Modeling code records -
________
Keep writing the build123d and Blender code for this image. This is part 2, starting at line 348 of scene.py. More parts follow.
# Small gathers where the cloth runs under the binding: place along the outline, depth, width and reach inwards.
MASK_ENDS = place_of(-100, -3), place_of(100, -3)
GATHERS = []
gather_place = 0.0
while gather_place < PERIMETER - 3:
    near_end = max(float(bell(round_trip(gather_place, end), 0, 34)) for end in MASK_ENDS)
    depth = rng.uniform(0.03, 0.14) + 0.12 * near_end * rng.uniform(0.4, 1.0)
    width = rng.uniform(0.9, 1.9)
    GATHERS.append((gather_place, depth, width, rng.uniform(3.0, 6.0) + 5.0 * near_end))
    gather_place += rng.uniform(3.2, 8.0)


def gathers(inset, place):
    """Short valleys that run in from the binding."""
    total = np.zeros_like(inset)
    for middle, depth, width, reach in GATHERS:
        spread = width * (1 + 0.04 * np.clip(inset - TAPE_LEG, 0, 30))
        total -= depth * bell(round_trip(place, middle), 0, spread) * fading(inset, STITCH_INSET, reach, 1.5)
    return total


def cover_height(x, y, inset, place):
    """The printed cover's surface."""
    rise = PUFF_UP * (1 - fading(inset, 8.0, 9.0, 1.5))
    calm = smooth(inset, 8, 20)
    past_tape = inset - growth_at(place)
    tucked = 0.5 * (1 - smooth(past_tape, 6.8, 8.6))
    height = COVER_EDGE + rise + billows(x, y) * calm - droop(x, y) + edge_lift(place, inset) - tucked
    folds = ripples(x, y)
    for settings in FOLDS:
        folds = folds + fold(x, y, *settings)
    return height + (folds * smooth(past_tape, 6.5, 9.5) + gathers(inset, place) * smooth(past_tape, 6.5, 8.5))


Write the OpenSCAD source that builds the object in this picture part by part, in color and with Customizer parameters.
________
What to do - Reproduce every line of the material above exactly.

Output of the exercise -
Keep writing the build123d and Blender code for this image. This is part 2, starting at line 348 of scene.py. More parts follow.
# Small gathers where the cloth runs under the binding: place along the outline, depth, width and reach inwards.
MASK_ENDS = place_of(-100, -3), place_of(100, -3)
GATHERS = []
gather_place = 0.0
while gather_place < PERIMETER - 3:
    near_end = max(float(bell(round_trip(gather_place, end), 0, 34)) for end in MASK_ENDS)
    depth = rng.uniform(0.03, 0.14) + 0.12 * near_end * rng.uniform(0.4, 1.0)
    width = rng.uniform(0.9, 1.9)
    GATHERS.append((gather_place, depth, width, rng.uniform(3.0, 6.0) + 5.0 * near_end))
    gather_place += rng.uniform(3.2, 8.0)


def gathers(inset, place):
    """Short valleys that run in from the binding."""
    total = np.zeros_like(inset)
    for middle, depth, width, reach in GATHERS:
        spread = width * (1 + 0.04 * np.clip(inset - TAPE_LEG, 0, 30))
        total -= depth * bell(round_trip(place, middle), 0, spread) * fading(inset, STITCH_INSET, reach, 1.5)
    return total


def cover_height(x, y, inset, place):
    """The printed cover's surface."""
    rise = PUFF_UP * (1 - fading(inset, 8.0, 9.0, 1.5))
    calm = smooth(inset, 8, 20)
    past_tape = inset - growth_at(place)
    tucked = 0.5 * (1 - smooth(past_tape, 6.8, 8.6))
    height = COVER_EDGE + rise + billows(x, y) * calm - droop(x, y) + edge_lift(place, inset) - tucked
    folds = ripples(x, y)
    for settings in FOLDS:
        folds = folds + fold(x, y, *settings)
    return height + (folds * smooth(past_tape, 6.5, 9.5) + gathers(inset, place) * smooth(past_tape, 6.5, 8.5))


Write the OpenSCAD source that builds the object in this picture part by part, in color and with Customizer parameters.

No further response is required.